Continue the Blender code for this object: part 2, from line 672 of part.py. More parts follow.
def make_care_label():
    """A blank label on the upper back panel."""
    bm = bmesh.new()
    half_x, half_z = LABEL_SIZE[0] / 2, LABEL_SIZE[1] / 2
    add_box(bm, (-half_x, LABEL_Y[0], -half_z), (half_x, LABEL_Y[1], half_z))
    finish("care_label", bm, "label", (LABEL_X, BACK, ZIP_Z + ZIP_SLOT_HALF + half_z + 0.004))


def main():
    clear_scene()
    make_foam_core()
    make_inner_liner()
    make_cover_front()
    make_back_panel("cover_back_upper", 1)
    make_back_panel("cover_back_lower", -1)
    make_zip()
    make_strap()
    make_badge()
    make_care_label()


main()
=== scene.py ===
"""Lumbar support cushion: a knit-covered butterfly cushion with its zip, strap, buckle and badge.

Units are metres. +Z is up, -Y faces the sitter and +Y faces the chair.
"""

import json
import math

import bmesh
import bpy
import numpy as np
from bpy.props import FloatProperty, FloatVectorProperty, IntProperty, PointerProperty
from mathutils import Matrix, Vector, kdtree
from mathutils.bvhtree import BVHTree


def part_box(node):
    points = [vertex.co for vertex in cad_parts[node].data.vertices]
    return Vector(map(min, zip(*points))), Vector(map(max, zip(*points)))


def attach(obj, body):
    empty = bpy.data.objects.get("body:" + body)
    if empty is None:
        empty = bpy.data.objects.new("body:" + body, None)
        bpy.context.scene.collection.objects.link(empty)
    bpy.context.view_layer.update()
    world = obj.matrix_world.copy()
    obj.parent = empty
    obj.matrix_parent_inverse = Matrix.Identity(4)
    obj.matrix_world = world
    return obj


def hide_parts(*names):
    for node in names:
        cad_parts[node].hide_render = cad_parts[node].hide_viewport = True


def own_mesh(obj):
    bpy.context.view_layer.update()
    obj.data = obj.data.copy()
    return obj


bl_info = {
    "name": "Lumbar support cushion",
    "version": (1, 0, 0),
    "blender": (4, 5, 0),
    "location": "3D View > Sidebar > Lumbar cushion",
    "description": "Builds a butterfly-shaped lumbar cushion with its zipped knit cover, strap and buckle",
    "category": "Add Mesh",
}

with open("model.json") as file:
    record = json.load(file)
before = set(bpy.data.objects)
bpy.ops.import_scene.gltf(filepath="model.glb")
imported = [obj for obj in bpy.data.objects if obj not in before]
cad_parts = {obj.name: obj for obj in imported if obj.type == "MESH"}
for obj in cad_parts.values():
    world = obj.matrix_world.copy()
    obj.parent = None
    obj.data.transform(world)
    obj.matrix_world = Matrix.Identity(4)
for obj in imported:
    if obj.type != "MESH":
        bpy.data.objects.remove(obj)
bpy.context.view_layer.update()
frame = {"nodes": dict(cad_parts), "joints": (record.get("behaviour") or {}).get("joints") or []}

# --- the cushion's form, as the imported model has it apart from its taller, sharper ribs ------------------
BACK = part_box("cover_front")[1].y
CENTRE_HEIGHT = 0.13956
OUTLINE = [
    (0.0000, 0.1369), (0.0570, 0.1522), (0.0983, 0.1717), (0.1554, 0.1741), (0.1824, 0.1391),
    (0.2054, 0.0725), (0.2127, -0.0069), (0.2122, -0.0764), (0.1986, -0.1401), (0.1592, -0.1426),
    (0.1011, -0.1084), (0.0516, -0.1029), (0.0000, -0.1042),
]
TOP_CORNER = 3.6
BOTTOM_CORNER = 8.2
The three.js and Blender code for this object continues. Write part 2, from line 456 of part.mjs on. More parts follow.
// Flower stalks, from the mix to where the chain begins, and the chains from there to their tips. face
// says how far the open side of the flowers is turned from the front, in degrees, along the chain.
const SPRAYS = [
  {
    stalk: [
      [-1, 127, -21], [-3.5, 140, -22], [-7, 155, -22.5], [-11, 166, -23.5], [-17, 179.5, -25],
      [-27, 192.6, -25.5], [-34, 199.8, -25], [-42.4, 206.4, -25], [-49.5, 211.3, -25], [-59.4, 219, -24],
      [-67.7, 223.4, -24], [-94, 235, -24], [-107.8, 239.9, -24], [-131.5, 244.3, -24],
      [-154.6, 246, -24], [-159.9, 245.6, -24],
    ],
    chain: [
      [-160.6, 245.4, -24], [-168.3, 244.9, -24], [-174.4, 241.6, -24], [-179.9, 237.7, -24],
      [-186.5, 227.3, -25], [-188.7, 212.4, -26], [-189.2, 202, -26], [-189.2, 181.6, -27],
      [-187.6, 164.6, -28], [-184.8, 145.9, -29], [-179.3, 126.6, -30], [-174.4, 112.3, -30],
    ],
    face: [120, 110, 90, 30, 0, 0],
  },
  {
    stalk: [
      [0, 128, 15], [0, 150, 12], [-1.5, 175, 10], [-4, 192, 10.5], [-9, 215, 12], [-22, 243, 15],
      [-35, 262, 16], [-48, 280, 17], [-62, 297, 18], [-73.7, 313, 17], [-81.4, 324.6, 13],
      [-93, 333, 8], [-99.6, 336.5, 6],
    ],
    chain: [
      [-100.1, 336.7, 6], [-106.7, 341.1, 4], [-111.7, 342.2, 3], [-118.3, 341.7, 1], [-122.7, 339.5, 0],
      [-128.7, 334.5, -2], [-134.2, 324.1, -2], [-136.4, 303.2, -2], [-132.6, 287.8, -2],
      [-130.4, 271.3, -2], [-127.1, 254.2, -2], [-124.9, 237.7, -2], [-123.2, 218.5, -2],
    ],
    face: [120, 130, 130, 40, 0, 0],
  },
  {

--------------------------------

◆ Exercise directions:
Proceeding from the line containing "(half_x, LABEL_Y[1], half_z))" through the line containing "zip(*points))), Vector(map(max, zip(*points)))", transcribe the lines above exactly, both end lines included.

◆ Response to the task:
    add_box(bm, (-half_x, LABEL_Y[0], -half_z), (half_x, LABEL_Y[1], half_z))
    finish("care_label", bm, "label", (LABEL_X, BACK, ZIP_Z + ZIP_SLOT_HALF + half_z + 0.004))


def main():
    clear_scene()
    make_foam_core()
    make_inner_liner()
    make_cover_front()
    make_back_panel("cover_back_upper", 1)
    make_back_panel("cover_back_lower", -1)
    make_zip()
    make_strap()
    make_badge()
    make_care_label()


main()
=== scene.py ===
"""Lumbar support cushion: a knit-covered butterfly cushion with its zip, strap, buckle and badge.

Units are metres. +Z is up, -Y faces the sitter and +Y faces the chair.
"""

import json
import math

import bmesh
import bpy
import numpy as np
from bpy.props import FloatProperty, FloatVectorProperty, IntProperty, PointerProperty
from mathutils import Matrix, Vector, kdtree
from mathutils.bvhtree import BVHTree


def part_box(node):
    points = [vertex.co for vertex in cad_parts[node].data.vertices]
    return Vector(map(min, zip(*points))), Vector(map(max, zip(*points)))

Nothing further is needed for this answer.